Brief:
Gather every line below where "this" appears.

Input:
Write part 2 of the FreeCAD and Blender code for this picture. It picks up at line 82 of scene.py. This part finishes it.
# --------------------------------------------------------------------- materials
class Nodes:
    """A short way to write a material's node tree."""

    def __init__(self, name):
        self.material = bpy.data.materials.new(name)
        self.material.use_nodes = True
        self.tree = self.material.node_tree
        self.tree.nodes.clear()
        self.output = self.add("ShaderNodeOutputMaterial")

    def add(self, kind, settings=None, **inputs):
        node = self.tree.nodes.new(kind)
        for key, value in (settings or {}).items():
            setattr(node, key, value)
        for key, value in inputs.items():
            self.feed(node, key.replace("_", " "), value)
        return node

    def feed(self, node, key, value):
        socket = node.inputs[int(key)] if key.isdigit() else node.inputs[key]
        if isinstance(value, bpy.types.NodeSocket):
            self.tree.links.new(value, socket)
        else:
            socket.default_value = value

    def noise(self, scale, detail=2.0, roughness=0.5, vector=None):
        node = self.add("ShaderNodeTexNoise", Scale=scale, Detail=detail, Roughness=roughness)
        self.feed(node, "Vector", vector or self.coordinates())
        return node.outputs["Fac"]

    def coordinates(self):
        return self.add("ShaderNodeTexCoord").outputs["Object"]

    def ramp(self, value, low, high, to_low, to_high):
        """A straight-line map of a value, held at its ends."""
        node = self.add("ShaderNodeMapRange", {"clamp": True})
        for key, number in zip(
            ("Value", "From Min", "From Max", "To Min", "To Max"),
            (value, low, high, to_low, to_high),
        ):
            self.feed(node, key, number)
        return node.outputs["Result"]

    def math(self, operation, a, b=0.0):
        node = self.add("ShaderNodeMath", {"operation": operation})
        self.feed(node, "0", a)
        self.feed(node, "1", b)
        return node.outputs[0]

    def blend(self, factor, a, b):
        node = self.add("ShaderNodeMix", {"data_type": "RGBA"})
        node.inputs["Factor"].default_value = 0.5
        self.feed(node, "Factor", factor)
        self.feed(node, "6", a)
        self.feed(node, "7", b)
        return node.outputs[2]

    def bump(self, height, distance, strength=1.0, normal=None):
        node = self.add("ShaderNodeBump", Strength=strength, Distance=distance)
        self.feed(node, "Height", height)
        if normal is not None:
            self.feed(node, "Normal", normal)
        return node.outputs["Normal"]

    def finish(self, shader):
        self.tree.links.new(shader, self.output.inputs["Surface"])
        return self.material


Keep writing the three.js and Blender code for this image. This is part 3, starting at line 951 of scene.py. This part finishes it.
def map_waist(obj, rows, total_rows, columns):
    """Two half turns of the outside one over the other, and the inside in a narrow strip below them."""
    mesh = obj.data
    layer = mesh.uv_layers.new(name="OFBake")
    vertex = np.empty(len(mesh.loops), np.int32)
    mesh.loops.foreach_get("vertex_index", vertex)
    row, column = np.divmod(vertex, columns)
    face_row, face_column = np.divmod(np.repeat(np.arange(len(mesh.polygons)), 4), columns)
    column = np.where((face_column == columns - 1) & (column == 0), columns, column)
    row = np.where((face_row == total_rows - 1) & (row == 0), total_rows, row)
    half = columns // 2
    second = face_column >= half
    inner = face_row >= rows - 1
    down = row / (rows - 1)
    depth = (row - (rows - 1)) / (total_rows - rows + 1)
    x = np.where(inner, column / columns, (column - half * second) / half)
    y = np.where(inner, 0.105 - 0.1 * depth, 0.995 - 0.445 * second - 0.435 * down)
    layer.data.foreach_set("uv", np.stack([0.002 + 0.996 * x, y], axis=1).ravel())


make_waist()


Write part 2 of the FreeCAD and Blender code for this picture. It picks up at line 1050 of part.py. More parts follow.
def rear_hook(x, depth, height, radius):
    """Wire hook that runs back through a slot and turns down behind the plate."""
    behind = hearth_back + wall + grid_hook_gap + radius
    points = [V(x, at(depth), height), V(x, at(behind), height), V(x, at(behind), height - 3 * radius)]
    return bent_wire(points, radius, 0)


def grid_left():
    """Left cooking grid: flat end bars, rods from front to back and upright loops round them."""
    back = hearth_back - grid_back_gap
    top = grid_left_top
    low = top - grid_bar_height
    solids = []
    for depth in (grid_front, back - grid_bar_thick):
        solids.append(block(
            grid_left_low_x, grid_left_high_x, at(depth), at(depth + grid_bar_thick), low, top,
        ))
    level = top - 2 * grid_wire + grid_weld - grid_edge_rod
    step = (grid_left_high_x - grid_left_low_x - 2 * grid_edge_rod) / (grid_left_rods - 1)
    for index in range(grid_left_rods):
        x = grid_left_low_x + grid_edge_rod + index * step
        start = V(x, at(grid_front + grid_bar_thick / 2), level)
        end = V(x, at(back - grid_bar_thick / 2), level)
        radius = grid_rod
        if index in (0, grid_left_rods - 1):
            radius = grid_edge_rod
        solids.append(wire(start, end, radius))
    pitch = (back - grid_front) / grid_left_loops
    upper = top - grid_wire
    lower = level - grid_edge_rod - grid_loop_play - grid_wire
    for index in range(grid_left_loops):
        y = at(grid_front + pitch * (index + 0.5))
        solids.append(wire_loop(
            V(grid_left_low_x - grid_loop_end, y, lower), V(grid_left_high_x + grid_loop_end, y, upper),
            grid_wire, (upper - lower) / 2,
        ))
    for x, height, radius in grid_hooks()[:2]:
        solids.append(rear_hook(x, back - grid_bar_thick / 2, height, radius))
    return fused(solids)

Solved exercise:
Write part 2 of the FreeCAD and Blender code for this picture. It picks up at line 82 of scene.py. This part finishes it.
Keep writing the three.js and Blender code for this image. This is part 3, starting at line 951 of scene.py. This part finishes it.
Write part 2 of the FreeCAD and Blender code for this picture. It picks up at line 1050 of part.py. More parts follow.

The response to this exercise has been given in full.